**What is being asked:** Your task is to output all the records below, word for word.

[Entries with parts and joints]
* BEGIN *

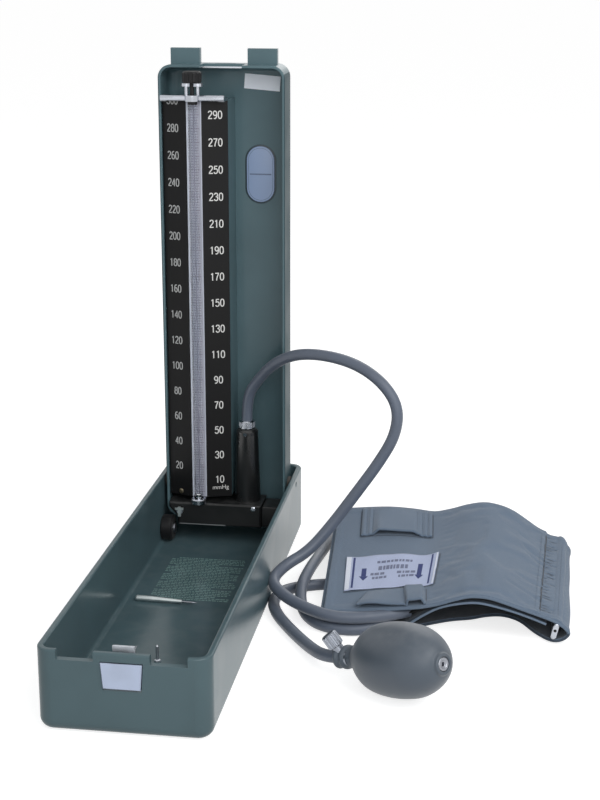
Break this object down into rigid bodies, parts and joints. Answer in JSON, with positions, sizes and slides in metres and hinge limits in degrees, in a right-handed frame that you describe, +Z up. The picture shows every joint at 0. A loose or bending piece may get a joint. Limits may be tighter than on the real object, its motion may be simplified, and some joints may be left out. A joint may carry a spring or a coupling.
{
  "type": "mercury sphygmomanometer",
  "caption": "Desk blood-pressure gauge: a grey metal tray with a hinged lid that stands open and holds a glass mercury column, with a cloth cuff, rubber hoses and a hand bulb",
  "frame": {"origin": "centre of the tray's flat bottom face, which stands on the table", "axes": "+X to the right across the tray, +Y back along the tray towards the lid's hinge, +Z up"},
  "size_m": [0.3095, 0.3578, 0.3679],
  "materials": {
    "case_paint": "satin grey-green enamel",
    "bright_steel": "bright zinc",
    "fibre": "matte fibre",
    "black_rubber": "matte",
    "button_plate": "satin plate",
    "scale_black": "satin black",
    "scale_strip": "matte",
    "clear_glass": "clear",
    "mercury": "mirror bright",
    "plated": "polished plate",
    "brass_screw": "dull",
    "satin_aluminium": "satin",
    "black_enamel": "gloss black enamel",
    "black_moulding": "satin black moulding",
    "pale_plate": "matte",
    "bulb_rubber": "smooth satin",
    "valve_ball": "polished",
    "hose_rubber": "smooth satin",
    "cuff_cloth": "woven cloth"
  },
  "bodies": {
    "base": {"base_tray": "case_paint", "hinge_pins": "bright_steel", "stop_studs": "bright_steel", "latch_bracket": "bright_steel", "latch_pin": "bright_steel", "latch_spring": "bright_steel", "tray_post": "bright_steel", "cleaning_needle": "bright_steel", "hinge_washers": "fibre", "stop_buffers": "black_rubber", "cuff_bladder": "black_rubber", "end_valve": "plated", "release_valve": "plated", "cuff_ring": "plated", "needle_handle": "satin_aluminium", "cuff_label": "pale_plate", "bulb_rubber": "bulb_rubber", "valve_ball": "valve_ball", "hose_gauge": "hose_rubber", "hose_bulb": "hose_rubber", "cuff_wrap": "cuff_cloth", "cuff_lining": "cuff_cloth", "cuff_strap": "cuff_cloth", "cuff_flap": "cuff_cloth", "cuff_tail": "cuff_cloth"},
    "lid": {"lid_shell": "case_paint", "scale_channel": "case_paint", "strike_plate": "bright_steel", "reservoir_filter": "fibre", "tube_lower_seal": "black_rubber", "tube_upper_seal": "black_rubber", "scale_plate": "scale_black", "graduated_strip": "scale_strip", "glass_tube": "clear_glass", "tube_mercury": "mercury", "reservoir_mercury": "mercury", "manifold_block": "black_moulding", "tube_seat": "plated", "yoke_bar": "plated", "yoke_posts": "plated", "manifold_screw": "plated", "reservoir_shoulder": "plated", "hose_collar": "plated", "vent_screw": "plated", "scale_screw": "brass_screw", "reservoir_cup": "black_enamel", "badge_plate": "pale_plate", "blank_label": "pale_plate"},
    "latch": {"latch_button": "button_plate", "latch_hook": "bright_steel"},
    "cock": {"cock_plug": "plated", "cock_lever": "plated"},
    "cap": {"tube_cap_screw": "black_moulding"},
    "release": {"release_screw": "plated"}
  },
  "joints": [
    {"name": "lid_hinge", "type": "hinge", "parent": "base", "child": "lid", "pos_m": [0, 0.1436, 0.0465], "axis": [1, 0, 0], "range_deg": [0, 90], "deforming": ["hose_gauge"]},
    {"name": "latch_press", "type": "hinge", "parent": "base", "child": "latch", "pos_m": [0, -0.1711, 0.044], "axis": [1, 0, 0], "range_deg": [0, 7], "stiffness_Nm_per_rad": 0.2, "springref_deg": -11.46},
    {"name": "cock_turn", "type": "hinge", "parent": "lid", "child": "cock", "pos_m": [-0.0336, 0.1242, 0.02803], "axis": [0, 1, 0], "range_deg": [0, 90]},
    {"name": "cap_turn", "type": "hinge", "parent": "lid", "child": "cap", "pos_m": [-0.0192, 0.1255, 0.345], "axis": [0, 0, 1], "range_deg": [0, 720]},
    {"name": "release_turn", "type": "hinge", "parent": "base", "child": "release", "pos_m": [0.11679, -0.08195, 0.01367], "axis": [-0.6191, 0.0999, 0.7789], "range_deg": [0, 540]}
  ]
}
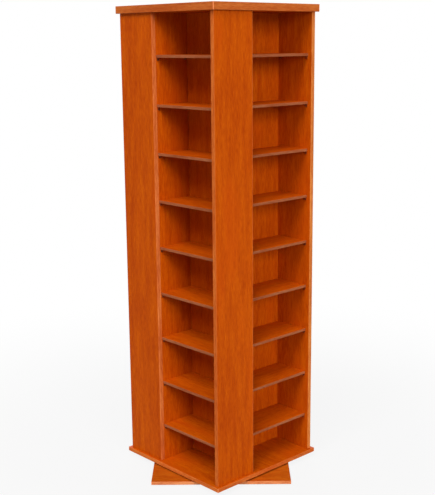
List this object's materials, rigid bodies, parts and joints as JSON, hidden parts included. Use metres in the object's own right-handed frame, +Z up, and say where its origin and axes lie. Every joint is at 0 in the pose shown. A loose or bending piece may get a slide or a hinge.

* END *

**Completed exercise:**
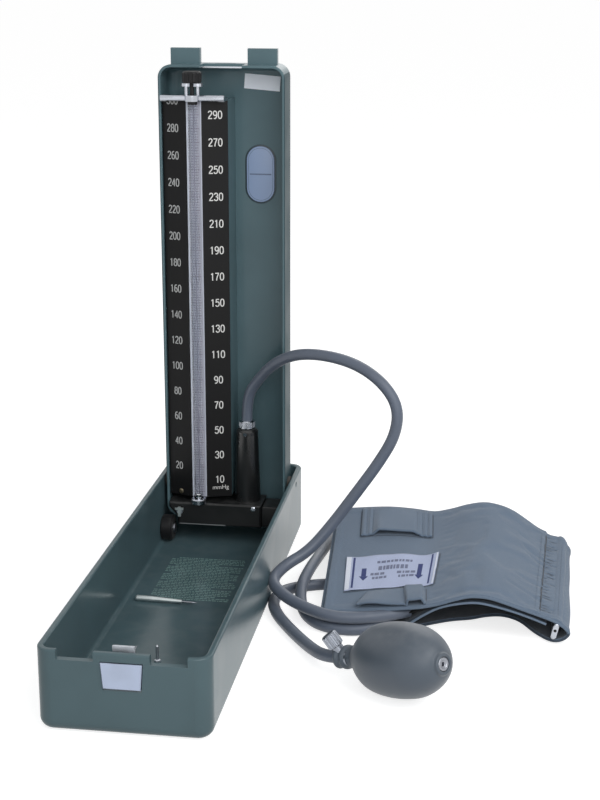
Break this object down into rigid bodies, parts and joints. Answer in JSON, with positions, sizes and slides in metres and hinge limits in degrees, in a right-handed frame that you describe, +Z up. The picture shows every joint at 0. A loose or bending piece may get a joint. Limits may be tighter than on the real object, its motion may be simplified, and some joints may be left out. A joint may carry a spring or a coupling.
{
  "type": "mercury sphygmomanometer",
  "caption": "Desk blood-pressure gauge: a grey metal tray with a hinged lid that stands open and holds a glass mercury column, with a cloth cuff, rubber hoses and a hand bulb",
  "frame": {"origin": "centre of the tray's flat bottom face, which stands on the table", "axes": "+X to the right across the tray, +Y back along the tray towards the lid's hinge, +Z up"},
  "size_m": [0.3095, 0.3578, 0.3679],
  "materials": {
    "case_paint": "satin grey-green enamel",
    "bright_steel": "bright zinc",
    "fibre": "matte fibre",
    "black_rubber": "matte",
    "button_plate": "satin plate",
    "scale_black": "satin black",
    "scale_strip": "matte",
    "clear_glass": "clear",
    "mercury": "mirror bright",
    "plated": "polished plate",
    "brass_screw": "dull",
    "satin_aluminium": "satin",
    "black_enamel": "gloss black enamel",
    "black_moulding": "satin black moulding",
    "pale_plate": "matte",
    "bulb_rubber": "smooth satin",
    "valve_ball": "polished",
    "hose_rubber": "smooth satin",
    "cuff_cloth": "woven cloth"
  },
  "bodies": {
    "base": {"base_tray": "case_paint", "hinge_pins": "bright_steel", "stop_studs": "bright_steel", "latch_bracket": "bright_steel", "latch_pin": "bright_steel", "latch_spring": "bright_steel", "tray_post": "bright_steel", "cleaning_needle": "bright_steel", "hinge_washers": "fibre", "stop_buffers": "black_rubber", "cuff_bladder": "black_rubber", "end_valve": "plated", "release_valve": "plated", "cuff_ring": "plated", "needle_handle": "satin_aluminium", "cuff_label": "pale_plate", "bulb_rubber": "bulb_rubber", "valve_ball": "valve_ball", "hose_gauge": "hose_rubber", "hose_bulb": "hose_rubber", "cuff_wrap": "cuff_cloth", "cuff_lining": "cuff_cloth", "cuff_strap": "cuff_cloth", "cuff_flap": "cuff_cloth", "cuff_tail": "cuff_cloth"},
    "lid": {"lid_shell": "case_paint", "scale_channel": "case_paint", "strike_plate": "bright_steel", "reservoir_filter": "fibre", "tube_lower_seal": "black_rubber", "tube_upper_seal": "black_rubber", "scale_plate": "scale_black", "graduated_strip": "scale_strip", "glass_tube": "clear_glass", "tube_mercury": "mercury", "reservoir_mercury": "mercury", "manifold_block": "black_moulding", "tube_seat": "plated", "yoke_bar": "plated", "yoke_posts": "plated", "manifold_screw": "plated", "reservoir_shoulder": "plated", "hose_collar": "plated", "vent_screw": "plated", "scale_screw": "brass_screw", "reservoir_cup": "black_enamel", "badge_plate": "pale_plate", "blank_label": "pale_plate"},
    "latch": {"latch_button": "button_plate", "latch_hook": "bright_steel"},
    "cock": {"cock_plug": "plated", "cock_lever": "plated"},
    "cap": {"tube_cap_screw": "black_moulding"},
    "release": {"release_screw": "plated"}
  },
  "joints": [
    {"name": "lid_hinge", "type": "hinge", "parent": "base", "child": "lid", "pos_m": [0, 0.1436, 0.0465], "axis": [1, 0, 0], "range_deg": [0, 90], "deforming": ["hose_gauge"]},
    {"name": "latch_press", "type": "hinge", "parent": "base", "child": "latch", "pos_m": [0, -0.1711, 0.044], "axis": [1, 0, 0], "range_deg": [0, 7], "stiffness_Nm_per_rad": 0.2, "springref_deg": -11.46},
    {"name": "cock_turn", "type": "hinge", "parent": "lid", "child": "cock", "pos_m": [-0.0336, 0.1242, 0.02803], "axis": [0, 1, 0], "range_deg": [0, 90]},
    {"name": "cap_turn", "type": "hinge", "parent": "lid", "child": "cap", "pos_m": [-0.0192, 0.1255, 0.345], "axis": [0, 0, 1], "range_deg": [0, 720]},
    {"name": "release_turn", "type": "hinge", "parent": "base", "child": "release", "pos_m": [0.11679, -0.08195, 0.01367], "axis": [-0.6191, 0.0999, 0.7789], "range_deg": [0, 540]}
  ]
}
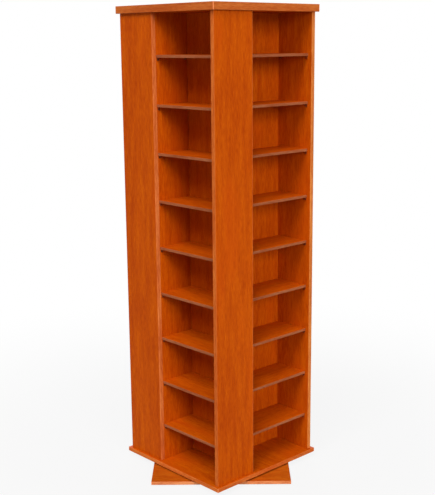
List this object's materials, rigid bodies, parts and joints as JSON, hidden parts included. Use metres in the object's own right-handed frame, +Z up, and say where its origin and axes lie. Every joint is at 0 in the pose shown. A loose or bending piece may get a slide or a hinge.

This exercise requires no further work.